First, the proportion of patients who did N-RTW was substantially lower at 3 and 12 month follow-up in our study sample compared in patients with CLBP with rates between 34 and 16 %, and 62 and 54 % respectively. This may be due the fact that the CLBP patient had on average a significantly longer duration of 200 days off work, compared to 90 days in this study. Therefore, a smaller proportion of WAD patients is expected to N-RTW due to the benign natural course of the disorder despite perceived disability [31]. Further, we used WC data from the physician and the insurance. Moreover, legal regulations in Switzerland recently changed allowing to close claims of patients with WAD within the first 1 or 2 years which is not the case in CLBP [32]. These changes may have influenced N-RTW rates in patients with WAD which depend on the legal jurisdictions [33]. Hence, the validity of the SFS should be tested also in patients with WAD in other health cares systems. Secondly, in one study patients were classified as RTW if they had worked at least 1 day in the follow-up period [5]. These differences influence the proportion of patients classified as RTW or N-RTW, and therefore the results concerning the predictive properties of the SFS [34]. Third, the differences in symptoms of patients with WAD differ in part from those with CLBP. And forth, the depicted tasks of the SFS involving the spine may be perceived to the neck differently from the lower back.
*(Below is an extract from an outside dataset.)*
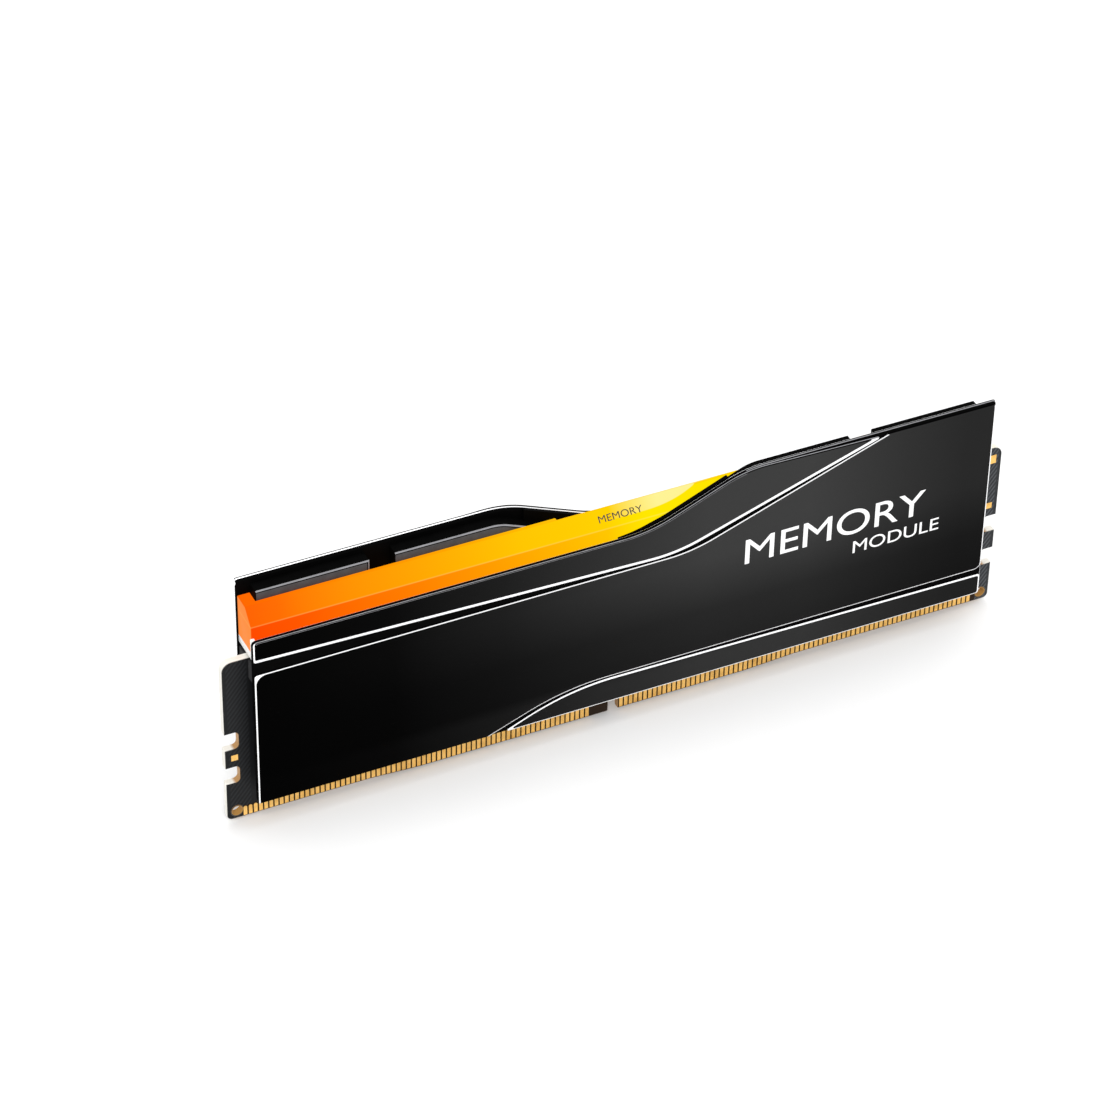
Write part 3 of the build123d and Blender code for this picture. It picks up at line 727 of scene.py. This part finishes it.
class MODULE_OT_heat_spreaders(bpy.types.Operator):
    """Build the two heat spreaders, one turned half a turn from the other"""
    bl_idname = "module.heat_spreaders"
    bl_label = "Heat spreaders"

    def execute(self, context):
        settings = context.scene.module_spreader
        # In slot order; the third is a painted highlight and the last a painted shade.
        finishes = [anodised_black(settings), bright_cut(settings), mottled_metal_tone("painted_edge_highlight", settings.edge_highlight),
                    mottled_metal_tone("rib_face", settings.rib),
                    mottled_metal_tone("groove_painted_shade", settings.groove, 0.008)]
        for name, turn in (("front", 0.0), ("back", math.pi)):
            bm = spreader_mesh(settings)
            bmesh.ops.rotate(bm, cent=(0, 0, 0), matrix=Matrix.Rotation(turn, 3, "Z"), verts=bm.verts)
            piece = finished(f"{name}_heat_spreader", bm, finishes, angle=math.radians(12))
            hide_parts(f"heat_spreader_{name}")
        return {"FINISHED"}


# ------------------------------------------------------------ light bar
class MODULE_OT_light_bar(bpy.types.Operator):
    """Build the lit diffuser along the top"""
    bl_idname = "module.light_bar"
    bl_label = "Light bar"

    def execute(self, context):
        settings = context.scene.module_light_bar
        bm = from_node("light_bar", settings.edge_break)
        piece = finished("light_diffuser", bm, [lit_diffuser(settings)], angle=math.radians(50))
        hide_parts("light_bar")
        return {"FINISHED"}


class MODULE_OT_light_carrier(bpy.types.Operator):
    """Build the white carrier under the light bar"""
    bl_idname = "module.light_carrier"
    bl_label = "Light carrier"

    def execute(self, context):
        piece = finished("white_light_carrier", from_node("light_carrier", 0.12 * MM), [white_plastic()])
        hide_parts("light_carrier")
        return {"FINISHED"}


# ---------------------------------------------------------- circuit card
class MODULE_OT_circuit_card(bpy.types.Operator):
    """Build the circuit card with its notches and holes"""
    bl_idname = "module.circuit_card"
    bl_label = "Circuit card"

    def execute(self, context):
        settings = context.scene.module_card
        bm = from_node("board", settings.edge_break, 1)
        piece = finished("circuit_card", bm, [solder_mask(settings)])
        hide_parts("board")
        return {"FINISHED"}


class MODULE_OT_gold_work(bpy.types.Operator):
    """Finish the contacts, the test pads and the plated holes"""
    bl_idname = "module.gold_work"
    bl_label = "Gold work"

    def execute(self, context):
        gold = gold_plating(context.scene.module_card)
        for side in ("front", "back"):
            for run in ("left", "right"):
                dress(f"contacts_{side}_{run}", gold)
        dress("test_pads", gold)
        rimmed = gold_plating(context.scene.module_card, "hole_plating", masked=True)
        for node in ("hole_plating_left", "hole_plating_right"):
            dress(node, rimmed)
        return {"FINISHED"}


class MODULE_OT_components(bpy.types.Operator):
    """Finish the chips and the small parts soldered to the card"""
    bl_idname = "module.components"
    bl_label = "Components"

    def execute(self, context):
        package = plain_finish("package_plastic", (0.018, 0.018, 0.019), (0.034, 0.034, 0.036), 0.55)
        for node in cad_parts:
            if node.startswith("memory_chip_"):
                dress(node, package)
        for node in ("power_ic", "clock_driver", "spd_hub", "light_controller"):
            dress(node, package)
        dress("power_inductors", plain_finish("ferrite", (0.09, 0.09, 0.10), (0.15, 0.15, 0.16), 0.6))
        dress("capacitors", plain_finish("ceramic", (0.36, 0.26, 0.18), (0.48, 0.38, 0.28), 0.5))
        dress("resistors", plain_finish("resistor_body", (0.02, 0.02, 0.02), (0.05, 0.05, 0.05), 0.4))
        dress("solder_balls", plain_finish("solder", (0.55, 0.55, 0.57), (0.72, 0.72, 0.74), 0.35, 1.0))
        dress("leds", plain_finish("led_lens", (0.85, 0.82, 0.70), (0.95, 0.93, 0.86), 0.3))
        return {"FINISHED"}


class MODULE_OT_pads(bpy.types.Operator):
    """Finish the thermal pads and the adhesive strips"""
    bl_idname = "module.pads"
    bl_label = "Pads and strips"

    def execute(self, context):
        silicone = plain_finish("silicone_pad", (0.16, 0.17, 0.19), (0.26, 0.27, 0.30), 0.8, scale=2500.0,
                                bump=0.4)
        foam = plain_finish("foam_strip", (0.010, 0.010, 0.011), (0.030, 0.030, 0.032), 0.9, scale=4000.0,
                            bump=0.6)
        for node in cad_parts:
            if node.startswith("thermal_pad_"):
                dress(node, silicone)
            elif node.startswith("edge_strip_"):
                dress(node, foam)
        return {"FINISHED"}


# --------------------------------------------------------------- legend
def legend(name, word, size, place, turn, material):
    """A plain word as a thin raised mesh, standing upright on a face."""
    font = bpy.data.curves.new(name, "FONT")
    font.body = word
    font.size = size
    font.extrude = PRINT_THICK / 2
    font.align_x = "LEFT"
    holder = bpy.data.objects.new(name, font)
    mesh = bpy.data.meshes.new_from_object(holder)
    bpy.data.objects.remove(holder)
    bpy.data.curves.remove(font)
    bm = bmesh.new()
    bm.from_mesh(mesh)
    bpy.data.meshes.remove(mesh)
    bmesh.ops.remove_doubles(bm, verts=bm.verts, dist=1e-7)
    bmesh.ops.scale(bm, vec=(STRETCH, 1.0, 1.0), verts=bm.verts)
    bmesh.ops.transform(bm, matrix=Matrix.Translation(place) @ turn, verts=bm.verts)
    return finished(name, bm, [material], scale=1.0)


class MODULE_OT_legends(bpy.types.Operator):
    """Print the plain generic words"""
    bl_idname = "module.legends"
    bl_label = "Legends"

    def execute(self, context):
        settings = context.scene.module_legend
        white = plain_finish("white_print", (0.86, 0.86, 0.86), (0.95, 0.95, 0.95), 0.5)
        upright = Matrix.Rotation(math.pi / 2, 4, "X")
        around = Matrix.Rotation(math.pi, 4, "Z")
        for side, spin in (("front", Matrix.Identity(4)), ("back", around)):
            for part, word, size, x, z in (
                ("large", settings.large, settings.large_size, *LARGE_PLACE),
                ("small", settings.small, settings.small_size, *SMALL_PLACE),
            ):
                place = spin @ Vector((x * MM, PRINT_THICK / 2 - OUTER * MM, z * MM))
                piece = legend(f"{side}_{part}_word", word, size, place, spin @ upright, white)
        black = plain_finish("black_print", (0.01, 0.01, 0.01), (0.02, 0.02, 0.02), 0.5)
        slope = Matrix.Rotation(math.atan2(BAR_RISE, BAR_RUN), 4, "X")
        climb = (BAR_FACE + BAR_WORD_Y) * BAR_RISE / BAR_RUN * MM
        foot = Vector((BAR_WORD_X * MM, BAR_WORD_Y * MM, BAR_SHOULDER + climb))
        piece = legend("bar_word", settings.large, settings.bar_size, foot, slope, black)
        return {"FINISHED"}


# ---------------------------------------------------------------- stage
def area_light(name, place, aim, size, energy):
    """A soft rectangular lamp that faces a point."""
    light = bpy.data.lights.new(name, "AREA")
    light.shape = "RECTANGLE"
    light.size, light.size_y = size
    light.energy = energy
    lamp = bpy.data.objects.new(name, light)
    lamp.location = place
    lamp.rotation_euler = (Vector(aim) - Vector(place)).to_track_quat("-Z", "Y").to_euler()
    bpy.context.scene.collection.objects.link(lamp)
    return lamp


class MODULE_OT_stage(bpy.types.Operator):
    """Lay the floor, hang the lights and place the camera"""
    bl_idname = "module.stage"
    bl_label = "Stage"

    def execute(self, context):
        settings = context.scene.module_stage
        scene = context.scene
        bm = bmesh.new()
        bmesh.ops.create_grid(bm, x_segments=1, y_segments=1, size=3.0)
        mesh = bpy.data.meshes.new("studio_floor")
        bm.to_mesh(mesh)
        bm.free()
        floor = bpy.data.objects.new("studio_floor", mesh)
        scene.collection.objects.link(floor)
        pale, shader = new_material("pale_floor")
        shader.inputs["Base Color"].default_value = (*settings.floor, 1.0)
        shader.inputs["Roughness"].default_value = 0.9
        shader.inputs["Specular IOR Level"].default_value = 0.0
        mesh.materials.append(pale)

        world = bpy.data.worlds.new("studio")
        world.use_nodes = True
        world.node_tree.nodes["Background"].inputs["Color"].default_value = (1.0, 1.0, 1.0, 1.0)
        world.node_tree.nodes["Background"].inputs["Strength"].default_value = 0.75
        scene.world = world
        area_light("key_light", (-0.5, -0.9, 1.1), (0, 0, 0.02), (0.9, 0.9), 14.0 * settings.key)
        area_light("top_light", (0.3, 0.2, 1.3), (0, 0, 0.02), (1.2, 1.2), 8.0)

        camera = bpy.data.cameras.new("camera")
        camera.lens = settings.lens
        camera.sensor_width = 36.0
        camera.clip_start = 0.01
        eye = bpy.data.objects.new("camera", camera)
        place = Vector((settings.camera_x, settings.camera_y, settings.camera_z))
        level = Vector(settings.camera_aim).to_track_quat("-Z", "Y")
        eye.location = place
        eye.rotation_euler = (level @ Quaternion((0, 0, 1), settings.camera_roll)).to_euler()
        scene.collection.objects.link(eye)
        scene.camera = eye
        scene.view_settings.view_transform = "Standard"
        scene.view_settings.look = "None"
        return {"FINISHED"}


# ---------------------------------------------------------------- panel
STEPS = (
    "heat_spreaders", "light_bar", "light_carrier", "circuit_card", "gold_work", "components", "pads",
    "legends", "stage",
)
SETTINGS = (
    ("module_spreader", SpreaderSettings),
    ("module_light_bar", LightBarSettings),
    ("module_card", CardSettings),
    ("module_legend", LegendSettings),
    ("module_stage", StageSettings),
)


class MODULE_PT_sidebar(bpy.types.Panel):
    """Lists the settings and the steps that build the module"""
    bl_label = "Memory module"
    bl_idname = "MODULE_PT_sidebar"
    bl_space_type = "VIEW_3D"
    bl_region_type = "UI"
    bl_category = "Module"

    def draw(self, context):
        layout = self.layout
        for name, group in SETTINGS:
            box = layout.box()
            box.label(text=group.__doc__)
            for field in group.__annotations__:
                box.prop(getattr(context.scene, name), field)
        for step in STEPS:
            layout.operator(f"module.{step}")


OPERATORS = (
    MODULE_OT_heat_spreaders,
    MODULE_OT_light_bar,
    MODULE_OT_light_carrier,
    MODULE_OT_circuit_card,
    MODULE_OT_gold_work,
    MODULE_OT_components,
    MODULE_OT_pads,
    MODULE_OT_legends,
    MODULE_OT_stage,
)
CLASSES = tuple(group for _, group in SETTINGS) + OPERATORS + (MODULE_PT_sidebar,)


def register():
    """Add the classes and the scene's settings."""
    for item in CLASSES:
        bpy.utils.register_class(item)
    for name, group in SETTINGS:
        setattr(bpy.types.Scene, name, PointerProperty(type=group))


def unregister():
    """Remove the settings and the classes."""
    for name, _ in SETTINGS:
        delattr(bpy.types.Scene, name)
    for item in reversed(CLASSES):
        bpy.utils.unregister_class(item)


def main():
    """Build every piece in order."""
    register()
    for step in STEPS:
        getattr(bpy.ops.module, step)()
    bpy.context.view_layer.update()


if __name__ == "__main__":
    main()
Future studies should investigate whether a short version of the SFS would lead to similar measurement properties. Computer based measures could offer some advantages over a paper form. By using Item Response Theory (IRT) techniques only suitable items are assigned based on the response pattern of the evaluee. First results using a computer based measure similar to the SFS are promising, but need further evaluation in clinical samples [35, 36].

Limitations

We used hypotheses and cut-off points based on the results of previous studies. These cut-offs may viewed as arbitrary. Moreover, we analysed WC in % which may lead to different results then compared to self-report of the employee, or other reporting measures [3739]. Moreover, the psychometric properties of WC in % are unknown. WC may rely on physicians interpretations and patients report [40]. Finally, replication studies are needed because the results differ in other populations, contexts and FCE procedures.

Conclusion

In patients with sub-acute WAD test–retest reliability, internal consistency, construct- and structural validity of the SFS were adequate. LoA was substantial. Sensitivity to accurately predict N-RTW was poor.

Based on the AUC the predictive validity of the SFS for N-RTW of patients with sub-acute WAD from an outpatient work rehabilitation setting was only sufficient for the short term.